Gartner sees smartphone market volume growing a whopping 46 percent from 172.4 million sold last year, boosted by cheaper models. The most affordable now cost just over $100 excluding operator subsidies.

link: Handset market rebounding in 2010: report – Yahoo! News

Anyone modeling iPhone growth this year below 50% is implying Apple will lose share.

If Apple maintains market share (about 15%) it would sell about 37 million iPhones in 2010. Apple grew iPhone unit sales about 84% from 2008 to 2009.


Headroom

On a planet with around 6.8 billion people, we’re likely to see 5 billion cell phone subscriptions this year.

http://www.itu.int/net/pressoffice/press_releases/2010/06.aspx

ITU expects to see the number of mobile broadband subscriptions exceed one billion globally during 2010, having topped 600 million by the end of 2009. With current growth rates, web access by people on the move — via laptops and smart mobile devices – is likely to exceed web access from desktop computers within the next five years.

Mobile broadband is a good proxy for mobile computing so it’s very likely that these 1 billion subs will use advanced devices if not smartphones per se.


One Million Americans Switching to Smartphones Every Month

Comscore revealed their latest survey resultsfor the US mobile subscriber market. From the latest data and the data previously released in October we can put together a few insights.

The number of smartphone users increased by 3.2 million, growing at over 1 million new users per month.

Apple and Android added about 1 million users each. RIM added 1.4 million with Symbian adding about 200k users. Palm lost 441k users and Microsoft lost about 44k users.

Non-smartphones lost 2.1 million users and 1 million subscribers were added to the top line.

The non-smartphones lost 1% share in the quarter and 6% since February. Smartphones make up 17% of all users.

Google has overtaken Symbian to rise from last place in the platform installed base and is closing on Palm.

At 5% share erosion per year, the non-smartphone market will completely disappear in about 14 years, though I feel 10 years is a more likely target with 5 years until the market is 50% penetrated.


Is Mobile Computing Good Enough?

This new “mobile computing” use case that smartphones try to serve is not going to be satisfied with solutions that are built from modular components.

The reason is simple: as the solutions are not good enough (because it’s early days), they need to be improved.

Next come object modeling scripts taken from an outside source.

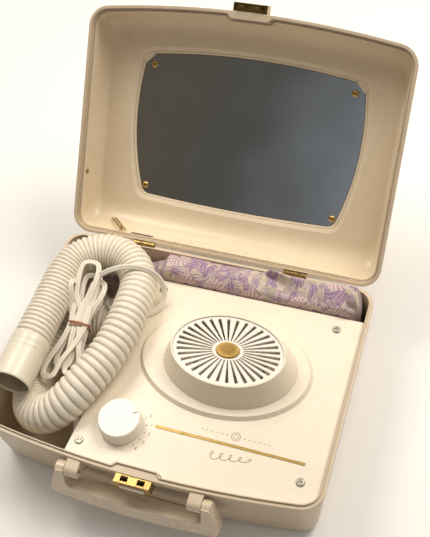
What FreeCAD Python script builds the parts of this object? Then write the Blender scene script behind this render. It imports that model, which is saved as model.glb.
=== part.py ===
import FreeCAD
import Part
import math
import os

# Portable bonnet hair dryer in a carrying case.
# Millimetres, +Z up, +X to the right, the front (handle and latch) faces -Y.
# The origin is on the flat underside, midway between the side walls and midway
# between the back wall and the front corners.  The lid is modelled closed and
# then turned about its hinge to the open position, which is the rest position.

V = FreeCAD.Vector
X_AXIS = V(1, 0, 0)
Z_AXIS = V(0, 0, 1)
OVER = 1.0  # how far a cutting solid runs past the face that it cuts

# ---- case ----
CASE_WIDTH = 340.0
CASE_DEPTH = 238.0
FRONT_BOW = 13.5
CORNER_FRONT = 22.0
CORNER_BACK = 20.0
BASE_HEIGHT = 80.0
WALL = 3.0
DRAFT = 5.0
BASE_EDGE_ROUND = 12.0
BAND_HEIGHT = 7.0
BAND_OUT = 1.5
TONGUE_HEIGHT = 2.0
TONGUE_WIDTH = 1.2
TONGUE_CLEARANCE = 0.4
RIM_GAP = 0.3
RIM_INSET = BAND_OUT + WALL

# ---- lid ----
LID_HEIGHT = 51.0
LID_FLOOR = 41.0
LID_COVE_ENDS = 24.0
LID_COVE_SIDES = 7.0
LID_SKIN = 2.4
LINER = 2.0
LINER_GAP = 0.4
LINER_WALL = 1.2
LINER_SKIRT = 5.0
LID_PAD_HEIGHT = 14.0
STOP_FOOT_X = -112.0
STOP_FOOT_H = 6.5
STOP_HEAD_X = -135.0
STOP_HEAD_H = 31.5
STOP_LEAN = 5.6
STOP_SPREAD = 1.9
STOP_CLEAR = 0.9
STOP_SEAT = 0.1
LID_OPEN = 130.0
COVE_STEPS = 6
HINGE_Y = CASE_DEPTH / 2 + 1.0
HINGE_Z = BASE_HEIGHT

# ---- mirror ----
MIRROR_Y = -2.0
MIRROR_HALF_LENGTH = 75.0
MIRROR_HALF_HINGE_END = 108.0
MIRROR_HALF_FRONT_END = 117.5
MIRROR_SIDE_BOW = 10.5
MIRROR_FRONT_BOW = 9.0
MIRROR_HINGE_BOW = 3.0
MIRROR_CORNER = 10.0
MIRROR_THICK = 2.2
MIRROR_CARD = 0.8
MIRROR_GAP = 0.6
MIRROR_BEVEL = 7.0
MIRROR_DROP = 3.0
MIRROR_SCREW_INSET = 8.5

# ---- faceplate and intake ----
PLATE_DROP = 4.0
PLATE_THICK = 2.5
PLATE_GAP = 0.7
PLATE_LEFT_FRONT = -74.0
PLATE_LEFT_BACK = -59.0
PLATE_BACK = 82.0
PLATEAU_X = 45.0
PLATEAU_HALF_X = 87.0
PLATEAU_HALF_Y = 59.0
PLATEAU_SLOPE = 3.0
PLATEAU_HEIGHT = 4.0
DOME_X = 50.0
DOME_Y = 2.0
DOME_BASE_X = 67.0
DOME_BASE_Y = 48.5
DOME_TOP_X = 56.5
DOME_TOP_Y = 39.0
DOME_HEIGHT = 26.0
DOME_WALL = 2.2
GRILLE_RIM = 3.0
GRILLE_LEDGE = 2.0
GRILLE_GAP = 0.2
GRILLE_THICK = 2.6
GRILLE_SLOTS = 34
GRILLE_SLOT_WIDTH = 3.3
GRILLE_SLOT_TAPER = 0.34
GRILLE_SLOT_INNER = 0.29
GRILLE_SLOT_OUTER = 0.95
MEDALLION_X = 12.0
MEDALLION_Y = 9.0
MEDALLION_THICK = 1.6
STRIPE_START = 1.0
STRIPE_END = 146.0
STRIPE_Y = -78.5
STRIPE_WIDTH = 2.8
STRIPE_PROUD = 0.4
SCREW_HEAD = 4.1
SCREW_HEAD_HEIGHT = 1.6
SCREW_SHANK = 1.5
SCREW_LENGTH = 12.0
PLATE_SCREWS = ((-64.4, -111.0), (146.0, -96.0), (140.5, 67.5), (-44.0, 71.0))
BOSS_RADIUS = 4.0

# ---- control ----
KNOB_X = -31.0
KNOB_Y = -85.5
KNOB_RADIUS = 20.2
KNOB_SKIRT = 21.2
KNOB_HEIGHT = 15.0
KNOB_LIFT = 0.6
KNOB_SHAFT = 3.0
POINTER_ANGLE = 32.0
SHAFT_CLEARANCE = 0.3

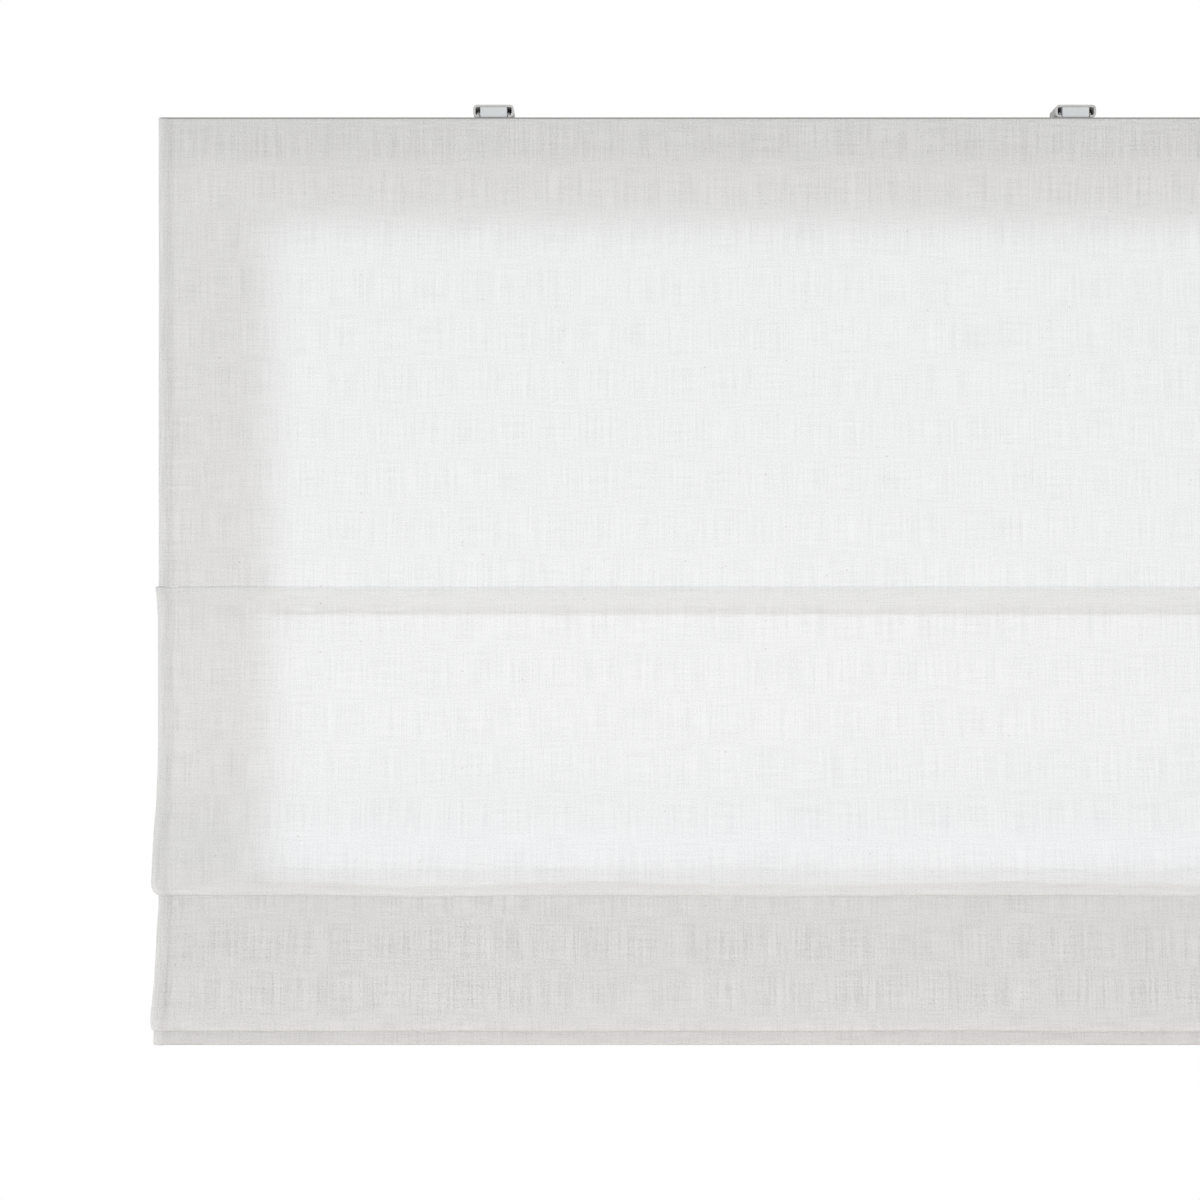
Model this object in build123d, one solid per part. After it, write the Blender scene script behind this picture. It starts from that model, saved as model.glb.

If they are to be improved, competitive pressure will compel those who try to do so as rapidly as possible. The fastest climb up the trajectory of performance will get the bulk of the benefits. Modular implementations are simply not fast enough in cycle time of iteration in comparison to the integrated approaches.

This is why Apple will grow faster than Google, Nokia and Windows Mobile.

How does this relate to the ecosystem?

Many have been commenting that Google’s (or Nokia’s or Microsoft’s) ecosystems are more “open” or “flexible” with respect to Apple’s. And that in the long run that is the right architecture. That may be, however implementing loose ecosystems coupled loosely to modular devices and operating systems and services as a whole will not be competitive. They will be too late, too slow and too hard to use. They will be awkward to position and the benefits will be impossible to explain to end users. They will be sold through a distribution channel that is too long and with poor information feedback. Too many “vested” interests will dilute the product’s reason for being. The pricing of the integrated player will cause poor economies for the modular cohort. I could go on but it suffices to say that the modular approach will fail to be competitive.

Footnote: the arguments for the imminent explosion of Android are all based on a forecast from Ken Dulaney at Gartner. It was also Ken who in 2004 forecast that Windows Mobile will dominate business devices and that RIM would never gain share leadership. Here is why he is wrong now as he was wrong then:

Ken and his peer group are implicitly and explicitly owned by the customers he tries to serve. What I mean is that Ken is hired by those who have the money but not the competence to think by themselves. His clients are the incumbent device vendors who are signaling to him that they will increasingly license Android (as they signaled that they will license WinMo before). He adds up all the signals he gets and multiples by random numbers to get a forecast. It’s a supply-side forecast assuming “Porter’s five forces” is still at work. In that sense, he is selling back to his clients what they’ve already told him. He is hired to validate their assumptions and that’s what he delivers. Rinse, repeat.